In Literature of Place, Melanie Simo focuses on American literary representations of place from 1890 to 1970, a period she describes as "bracketed by an awareness of frontiers" (p. x). While the final decade of the nineteenth century is famously associated with the closing of America's western frontier, Simo notes that the lunar landing in 1969 and the first Earth Day in 1970 signaled new frontiers of environmental awareness. Literature of Place, a sort of sequel to Simo's 2003 book Forest and Garden: Traces of Wildness in a Modernizing Land, 1897–1949, examines the 1890–1970 period through a wide lens, considering place in its broadest connotations: wilderness, park, farm, garden, city, neighborhood. Her concern is not with a single kind of landscape, but rather with how writers perceived and represented their relationships to American places during a tumultuous period in which places and cultural practices of place engagement were being radically transformed. 1
      Literature of Place employs an innovative structure in approaching its broad subject. The first of the book's two main sections, "The Region," is divided into chapters surveying examples of place-based writing from New England, the Southern Highlands, the Pacific Coast, the Arid West, and what she calls "The Heart of the Country" (an odd fit, because this chapter focuses more on agricultural literature than on the Midwest as a region).
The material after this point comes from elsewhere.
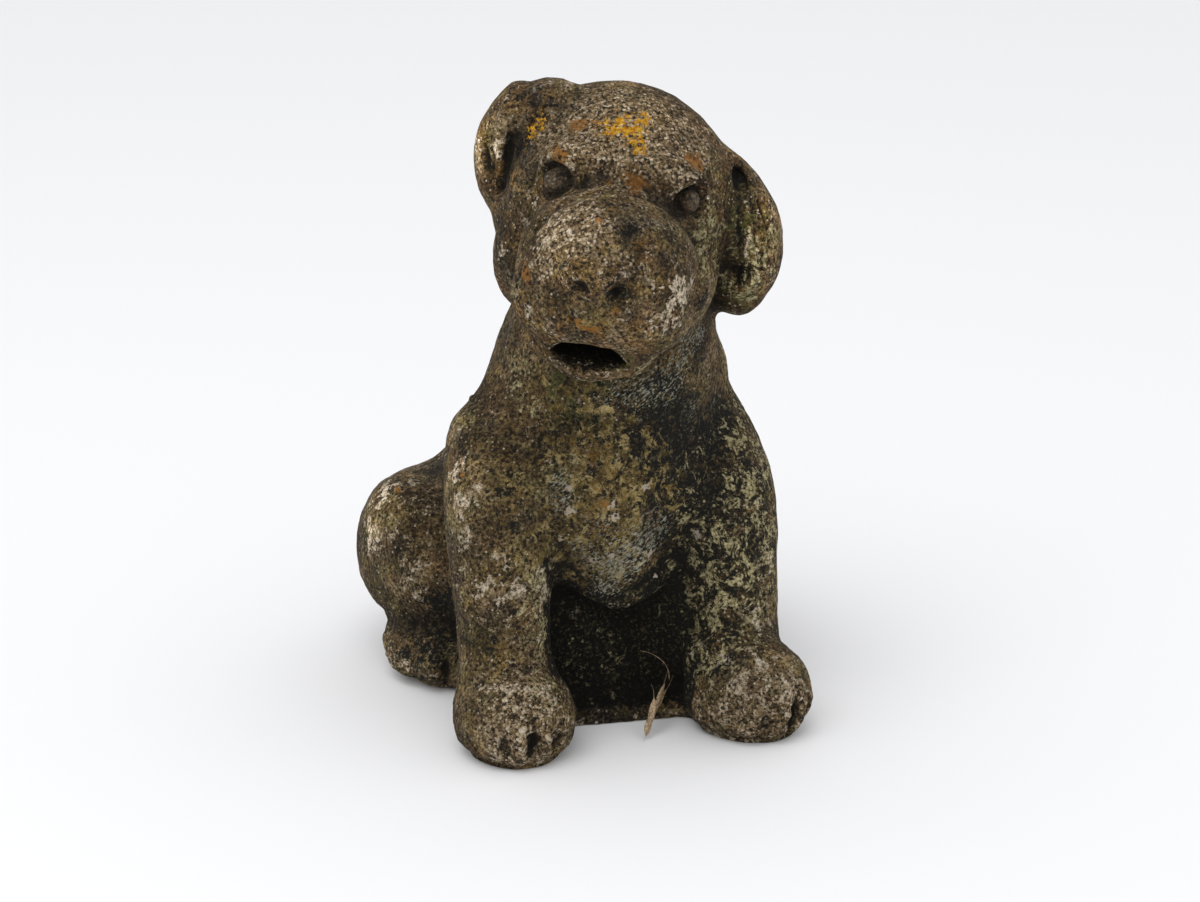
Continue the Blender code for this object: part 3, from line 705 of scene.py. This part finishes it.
    along = put(tree, "ShaderNodeMapping", {"vector_type": "TEXTURE"}, Vector=where)
    along.inputs["Rotation"].default_value = (0, math.radians(-38), 0)
    along.inputs["Scale"].default_value = (2.4, 1, 1)
    hairs = blots(tree, along.outputs[0], HAIR_SIZE, 3, 0.6)
    # The silvery coat in hairs along the chest; its pale tones are partly a painted sheen.
    film_and_sheen = patches(tree, hairs, amount_of(tree, "silver_and_sheen"), 0.9, 0.0, 0.4)
    colour = coat(tree, colour, tones(tree, hairs, FILM_AND_SHEEN), reckon(tree, "MULTIPLY", film_and_sheen, 0.75))
    spots = ramp(tree, reckon(tree, "MULTIPLY_ADD", fine, 0.3, amount_of(tree, "spots")), 0.34, 0.46)
    colour = coat(tree, colour, SPOT_PINK, spots)
    colour = coat(tree, colour, GAP, reckon(tree, "MULTIPLY", ramp(tree, fine, 0.16, 0.05), 0.8))
    # Air holes, near black with dirt and painted shade in them.
    holes = put(tree, "ShaderNodeTexVoronoi", Vector=moved(tree, where, 0.41), Scale=1000 / HOLE_SIZE)
    rare = put(tree, "ShaderNodeSeparateColor", Color=holes.outputs["Color"]).outputs[0]
    hole = reckon(tree, "MULTIPLY_ADD", rare, 0.22, reckon(tree, "MULTIPLY_ADD", fine, -0.10, 0.20))
    hole = ramp(tree, reckon(tree, "SUBTRACT", holes.outputs["Distance"], hole), 0.03, -0.03)
    hole = reckon(tree, "MULTIPLY", hole, ramp(tree, rare, 0.50, 0.54))
    colour = coat(tree, colour, GAP, reckon(tree, "MULTIPLY", hole, 0.85))
    eyes = amount_of(tree, "eyes")
    colour = coat(tree, colour, tones(tree, fine, EYE_TONES), reckon(tree, "MULTIPLY", eyes, 0.45))
    # Painted light and shade with the stone's own tone: the colour doubled or halved by the shade.
    factor = reckon(tree, "POWER", 2.0, amount_of(tree, "shade"))
    colour = put(tree, "ShaderNodeVectorMath", {"operation": "SCALE"}, _0=colour, Scale=factor).outputs[0]
    crumbs = blots(tree, moved(tree, where, 0.67), LICHEN_SIZE, 6, 0.72)
    lichen = patches(tree, crumbs, amount_of(tree, "lichen"), 0.80, 0.0, 0.08)
    colour = coat(tree, colour, tones(tree, fine, ORANGE), lichen)
    # Dirt and painted shade: the small hollows darkened nearly to black.
    colour = coat(tree, colour, HOLLOW_DIRT_AND_SHADE, reckon(tree, "MULTIPLY", amount_of(tree, "hollow"), 0.9))

    rough = reckon(tree, "MULTIPLY_ADD", film_and_sheen, -0.35, reckon(tree, "MULTIPLY_ADD", soot_and_shade, -0.1, 0.88))
    rough = reckon(tree, "MULTIPLY_ADD", eyes, -0.3, rough)
    height = reckon(tree, "MULTIPLY_ADD", gap, reckon(tree, "MULTIPLY", bare, -0.9), crumb)
    height = reckon(tree, "MULTIPLY_ADD", fine, 0.9, height)
    height = reckon(tree, "MULTIPLY_ADD", hole, -1.2, reckon(tree, "MULTIPLY_ADD", grit, 0.5, height))
    height = reckon(tree, "MULTIPLY_ADD", khaki, 0.3, height)
    height = reckon(tree, "MULTIPLY_ADD", reckon(tree, "MULTIPLY", hairs, film_and_sheen), 0.9, height)
    relief = put(tree, "ShaderNodeBump", Strength=0.9, Distance=0.0007, Height=height)
    surface = put(tree, "ShaderNodeBsdfPrincipled", Base_Color=colour, Roughness=rough,
                  Normal=relief.outputs[0])
    gloss = reckon(tree, "MULTIPLY_ADD", eyes, 0.15, reckon(tree, "MULTIPLY_ADD", film_and_sheen, 0.15, 0.2))
    tree.links.new(gloss, surface.inputs["Specular IOR Level"])
    put(tree, "ShaderNodeOutputMaterial", Surface=surface.outputs[0])
    return finish


skin.materials.clear()
skin.materials.append(stone_finish())
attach(puppy, "root")
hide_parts("puppy_statue")

# The dry grass floret
# A withered floret of wild grass, blown in and caught between the paws: papery husks with thin awns,
# and a curl of its stalk. It stands on the ground and leans on the left paw; nothing fixes it.
HUSKS = (
    ((3.4, -64.0, 1.4), (6.0, -60.4, 4.8), (9.6, -55.4, 8.0), (13.0, -51.0, 10.6), 2.3),
    ((5.4, -61.4, 3.6), (8.8, -57.0, 7.4), (13.0, -51.6, 11.0), (17.0, -47.0, 14.6), 2.1),
    ((6.2, -60.0, 4.2), (10.4, -54.4, 7.4), (15.0, -48.4, 9.6), (18.6, -44.6, 11.2), 1.8),
    ((4.8, -62.0, 3.2), (6.8, -60.2, 7.0), (8.0, -59.0, 10.6), (8.8, -58.2, 14.2), 1.3),
)
AWNS = (
    ((3.6, -63.8, 1.6), (2.8, -64.8, 0.9), (2.2, -65.8, 0.25)),
    ((12.6, -51.6, 10.4), (16.0, -47.6, 13.8), (19.0, -44.4, 18.4)),
    ((8.6, -58.4, 13.6), (8.4, -58.6, 17.0), (7.4, -58.8, 20.0)),
    ((17.8, -45.6, 10.8), (20.4, -42.6, 12.2), (22.4, -40.8, 14.8)),
)
STALK = ((20.6, -41.4, 13.4), (20.6, -40.6, 16.4), (19.0, -40.4, 19.8), (16.6, -39.4, 22.2),
         (13.6, -37.8, 23.8), (10.6, -36.8, 24.6))
AWN_RADIUS, STALK_RADIUS, STREAK_SIZE = 0.11, 0.2, 0.7
STRAW, STRAW_DARK = (0.46, 0.34, 0.20, 1), (0.13, 0.08, 0.04, 1)


def blade(stops, width, sides=10, cup=0.45):
    """A tube along the curve: its width swells as a power of the sine of the way along, and its depth is
    a part of its width."""
    line = curve_through(stops)
    way = np.linspace(0, 1, len(line))
    swell = np.maximum(np.sin(np.pi * way) ** 0.8, 0.04) * width
    return tube(line, swell, swell * cup, sides)


def tube(line, half_width, half_depth, sides):
    """A closed tube: at each step of the line an ellipse across it, with the end ones as caps. A point of
    it is the line's, plus the width times the cosine, plus the depth times the sine."""
    along = np.gradient(line, axis=0)
    along /= np.linalg.norm(along, axis=1)[:, None]
    across = np.cross(along, (0.35, 0.8, 0.5))
    across /= np.linalg.norm(across, axis=1)[:, None]
    rise = np.cross(across, along)
    turn = np.linspace(0, 2 * np.pi, sides, endpoint=False)
    ring = (line[:, None, :]
            + across[:, None, :] * (half_width[:, None] * np.cos(turn))[:, :, None]
            + rise[:, None, :] * (half_depth[:, None] * np.sin(turn))[:, :, None])
    steps = len(line)
    row, column = np.meshgrid(np.arange(steps - 1), np.arange(sides), indexing="ij")
    following = (column + 1) % sides
    quads = np.stack([row * sides + column, row * sides + following,
                      (row + 1) * sides + following, (row + 1) * sides + column], axis=-1)
    caps = [list(range(sides))[::-1], [(steps - 1) * sides + k for k in range(sides)]]
    return ring.reshape(-1, 3), quads.reshape(-1, 4).tolist() + caps


def joined(parts):
    """Several point and face lists as one."""
    corners, faces, start = [], [], 0
    for part_points, part_faces in parts:
        corners.append(part_points)
        faces += [[index + start for index in face] for face in part_faces]
        start += len(part_points)
    return np.vstack(corners), faces


def thread(stops, radius):
    """A thin round tube along the curve, of that radius at its start and two fifths of it at its end."""
    line = curve_through(stops)
    size = np.linspace(radius, radius * 0.4, len(line))
    return tube(line, size, size, 6)


floret_points, floret_faces = joined(
    [blade(husk[:4], husk[4]) for husk in HUSKS]
    + [thread(awn, AWN_RADIUS) for awn in AWNS] + [thread(STALK, STALK_RADIUS)])
floret_mesh = bpy.data.meshes.new("dry_floret")
floret_mesh.from_pydata((floret_points * MILLIMETRE).tolist(), [], floret_faces)
floret_mesh.shade_smooth()
turned = bmesh.new()
turned.from_mesh(floret_mesh)
bmesh.ops.recalc_face_normals(turned, faces=turned.faces)
turned.to_mesh(floret_mesh)
turned.free()
floret = bpy.data.objects.new("dry_floret", floret_mesh)
bpy.context.scene.collection.objects.link(floret)


def straw_finish():
    """Dry straw: pale and brown streaks that run along the husks."""
    finish, tree = new_finish("dry straw")
    where = put(tree, "ShaderNodeTexCoord").outputs["Object"]
    along = put(tree, "ShaderNodeMapping", Vector=where)
    along.inputs["Rotation"].default_value = (math.radians(30), 0, math.radians(-35))
    along.inputs["Scale"].default_value = (1, 0.2, 1)
    streaks = blots(tree, along.outputs[0], STREAK_SIZE, 3, 0.6)
    colour = coat(tree, STRAW_DARK, STRAW, streaks)
    relief = put(tree, "ShaderNodeBump", Strength=0.5, Distance=0.0002, Height=streaks)
    surface = put(tree, "ShaderNodeBsdfPrincipled", Base_Color=colour, Roughness=0.7,
                  Normal=relief.outputs[0])
    put(tree, "ShaderNodeOutputMaterial", Surface=surface.outputs[0])
    return finish


floret_mesh.materials.append(straw_finish())
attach(floret, "root")

# The floor and the light
# A wide pale floor, a soft white surround, and one large soft lamp high on the left, as in a light tent.
FLOOR_HALF, FLOOR_DROP, FLOOR_TINT = 12.0, 0.0003, (0.835, 0.835, 0.845, 1)
LAMP_PLACE, LAMP_AIM, LAMP_WIDTH, LAMP_WATTS = (-0.7, -0.7, 1.7), (0, 0, 0.1), 1.4, 12.5
SURROUND_TINT, SURROUND_STRENGTH = (0.985, 0.99, 1.0, 1), 0.97


def floor():
    """One square, far wider than the view, just under the statue's base."""
    mesh = bpy.data.meshes.new("pale_floor")
    span, drop = FLOOR_HALF, -FLOOR_DROP
    mesh.from_pydata([(-span, -span, drop), (span, -span, drop), (span, span, drop), (-span, span, drop)],
                     [], [(0, 1, 2, 3)])
    finish, tree = new_finish("pale floor")
    surface = put(tree, "ShaderNodeBsdfPrincipled", Base_Color=FLOOR_TINT, Roughness=0.9)
    put(tree, "ShaderNodeOutputMaterial", Surface=surface.outputs[0])
    mesh.materials.append(finish)
    ground = bpy.data.objects.new("pale_floor", mesh)
    bpy.context.scene.collection.objects.link(ground)
    return ground


floor()


def soft_lamp(name, place, aim, width, watts):
    """A square lamp at a place, turned to its aim."""
    lamp = bpy.data.lights.new(name, "AREA")
    lamp.shape, lamp.size, lamp.energy = "SQUARE", width, watts
    holder = bpy.data.objects.new(name, lamp)
    holder.location = place
    holder.rotation_euler = (Vector(place) - Vector(aim)).to_track_quat("Z", "Y").to_euler()
    bpy.context.scene.collection.objects.link(holder)


soft_lamp("key_lamp", LAMP_PLACE, LAMP_AIM, LAMP_WIDTH, LAMP_WATTS)
surround = bpy.data.worlds.new("soft_surround")
surround.use_nodes = True
surround.node_tree.nodes["Background"].inputs["Color"].default_value = SURROUND_TINT
surround.node_tree.nodes["Background"].inputs["Strength"].default_value = SURROUND_STRENGTH
bpy.context.scene.world = surround
bpy.context.scene.view_settings.view_transform = "Standard"

# The camera
# It stands a little to the statue's right and looks down at it.
AIM = Vector((0.0094, 0.0090, 0.090))
AZIMUTH, ELEVATION, AWAY, LENS = math.radians(-18), math.radians(18), 1.2, 93.5
back = Vector((math.sin(AZIMUTH) * math.cos(ELEVATION), -math.cos(AZIMUTH) * math.cos(ELEVATION),
               math.sin(ELEVATION)))
camera = bpy.data.objects.new("camera", bpy.data.cameras.new("camera"))
camera.data.lens, camera.data.sensor_width = LENS, 36
camera.location = AIM + AWAY * back
camera.rotation_euler = back.to_track_quat("Z", "Y").to_euler()
bpy.context.scene.collection.objects.link(camera)
bpy.context.scene.camera = camera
Because each chapter might easily have been a book in itself, the coverage here is necessarily reduced to a survey that demonstrates both the benefits and the costs that such an approach entails. The strength of these chapters is the helpful snapshot they provide of the place-based literatures of certain regions during the 1890–1970 period, and Simo has included interesting discussions of lesser-known as well as canonical writers from each region. The weakness is that the brevity of the treatment prevents the chapters from offering the well-developed, richly problematized analysis that regions and their representative literatures require and deserve. 2
      More successful is the second of the book's main sections, "The Domain," which includes often fascinating chapters on "The Small Place and the Little Garden," "The Abandoned Place," "The Reinhabited Place," "The Lost Place," and "The Explored Place." Here, too, the methodology is more descriptive than analytical, and the approach again relies upon survey. Nevertheless, such heuristic categories as "abandoned," "reinhabited," and "lost" can inspire careful rethinking of the multi-dimensional implications of the larger category of "place," and Simo has done a superb job using these abstractions to map specific ways in which Americans living during the period under study struggled to define, maintain, enrich, or recover their relationship to place. 3
      Melanie Simo's prose is admirably accessible and well informed throughout Literature of Place, and her innovative look at the "domain" in the book's second half offers a satisfying account of how Americans conceived, manipulated, and expressed place during a period in which radical cultural and environmental changes repeatedly transformed and sometimes severed intimate connections to places of all kinds. 4


Michael P. Branch is professor of literature and environment and director of graduate studies in the English Department at the University of Nevada, Reno. His most recent book is Reading the Roots: American Nature Writing before Walden (Georgia, 2004).